[Rows from a 3D modeling dataset]

————————

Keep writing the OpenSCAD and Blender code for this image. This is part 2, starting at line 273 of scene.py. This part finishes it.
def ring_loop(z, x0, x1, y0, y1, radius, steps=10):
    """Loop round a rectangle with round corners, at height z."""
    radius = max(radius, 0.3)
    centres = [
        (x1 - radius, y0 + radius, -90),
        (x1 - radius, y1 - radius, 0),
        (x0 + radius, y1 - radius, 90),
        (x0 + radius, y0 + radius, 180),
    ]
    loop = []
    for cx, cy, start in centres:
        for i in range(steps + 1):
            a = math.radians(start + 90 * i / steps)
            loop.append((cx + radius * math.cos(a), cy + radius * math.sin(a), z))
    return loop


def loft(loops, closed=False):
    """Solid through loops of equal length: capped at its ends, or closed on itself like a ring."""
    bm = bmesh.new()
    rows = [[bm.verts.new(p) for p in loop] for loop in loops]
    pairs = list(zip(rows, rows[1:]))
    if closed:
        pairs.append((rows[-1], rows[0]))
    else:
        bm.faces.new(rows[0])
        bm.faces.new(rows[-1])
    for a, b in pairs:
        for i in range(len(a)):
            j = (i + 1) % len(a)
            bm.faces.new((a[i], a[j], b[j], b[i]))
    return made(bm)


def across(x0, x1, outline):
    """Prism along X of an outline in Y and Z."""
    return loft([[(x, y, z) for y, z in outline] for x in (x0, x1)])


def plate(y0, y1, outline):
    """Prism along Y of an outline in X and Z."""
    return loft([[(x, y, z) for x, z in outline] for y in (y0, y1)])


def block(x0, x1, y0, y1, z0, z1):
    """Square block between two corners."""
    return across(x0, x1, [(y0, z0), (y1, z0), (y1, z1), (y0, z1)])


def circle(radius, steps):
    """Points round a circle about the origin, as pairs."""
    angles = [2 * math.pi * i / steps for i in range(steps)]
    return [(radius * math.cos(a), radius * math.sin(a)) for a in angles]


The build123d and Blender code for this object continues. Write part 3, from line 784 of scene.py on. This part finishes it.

————————

▶ _Required task_: Reproduce exactly the lines that run from the start of the records to the line with "return loop", both included.

▶ _Complete response_:
Keep writing the OpenSCAD and Blender code for this image. This is part 2, starting at line 273 of scene.py. This part finishes it.
def ring_loop(z, x0, x1, y0, y1, radius, steps=10):
    """Loop round a rectangle with round corners, at height z."""
    radius = max(radius, 0.3)
    centres = [
        (x1 - radius, y0 + radius, -90),
        (x1 - radius, y1 - radius, 0),
        (x0 + radius, y1 - radius, 90),
        (x0 + radius, y0 + radius, 180),
    ]
    loop = []
    for cx, cy, start in centres:
        for i in range(steps + 1):
            a = math.radians(start + 90 * i / steps)
            loop.append((cx + radius * math.cos(a), cy + radius * math.sin(a), z))
    return loop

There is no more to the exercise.